The Current Housing Conundrum (in Spokane and beyond....)
Our quality of life is at risk. The
costs of housing have skyrocketed in recent years. Rents have increased by 14% in
the past year alone!
It has become increasingly difficult
to find, and afford, the type of housing needed for all of Spokane’s residents,
and for all family types through every season of life.
A healthy community is one that hosts
an array of housing options, choices, and price levels. However, the current economy
has forced most residents to pay more than 1/3 of household income on housing, pushing
vulnerable residents to the edge.
For too long, housing developers in both the city and county have been presented with a binary choice: to build either singular family homes – most larger sizes and larger lots – or to build high density, multi-family apartment complexes in areas unsuitable for density.
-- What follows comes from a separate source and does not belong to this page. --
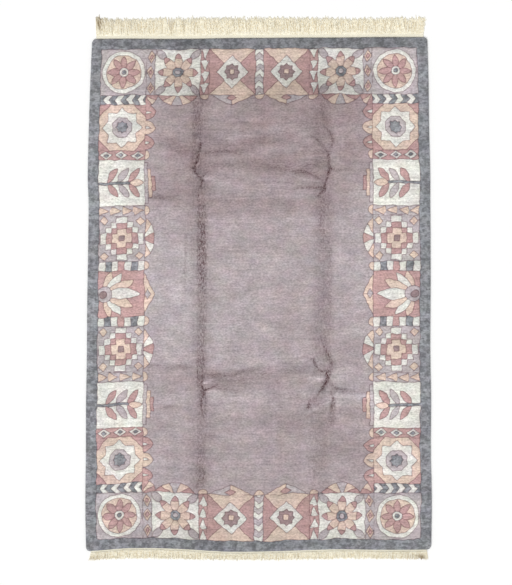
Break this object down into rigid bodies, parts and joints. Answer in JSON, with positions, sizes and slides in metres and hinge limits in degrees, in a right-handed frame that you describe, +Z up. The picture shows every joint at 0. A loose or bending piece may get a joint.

Due to zoning restrictions and other political-economic factors, the community has had to endure development of multi-plex-units built in unsuitable locations. Often in locations without appropriate infrastructure (eg. Transportation and utilities), and with limited capacity for services such as education or healthcare. No one is truly served under this development framework, and our quality of life is not improved. Nor do these mono-typology developments support efficient and functioning community systems: be they utilities, transportation, services or the regional economy.
Current Choice:
(binary typology)
The lack of housing diversity is the product of regulations which have not adapted to the region’s growth and maturity. Regulations which have not encouraged housing diversity. These other forms of housing have been dubbed the “Missing Middle”. They include various scales of “plexes”, mixed-densities, townhomes, rowhomes, as well as cottage and accessory homes.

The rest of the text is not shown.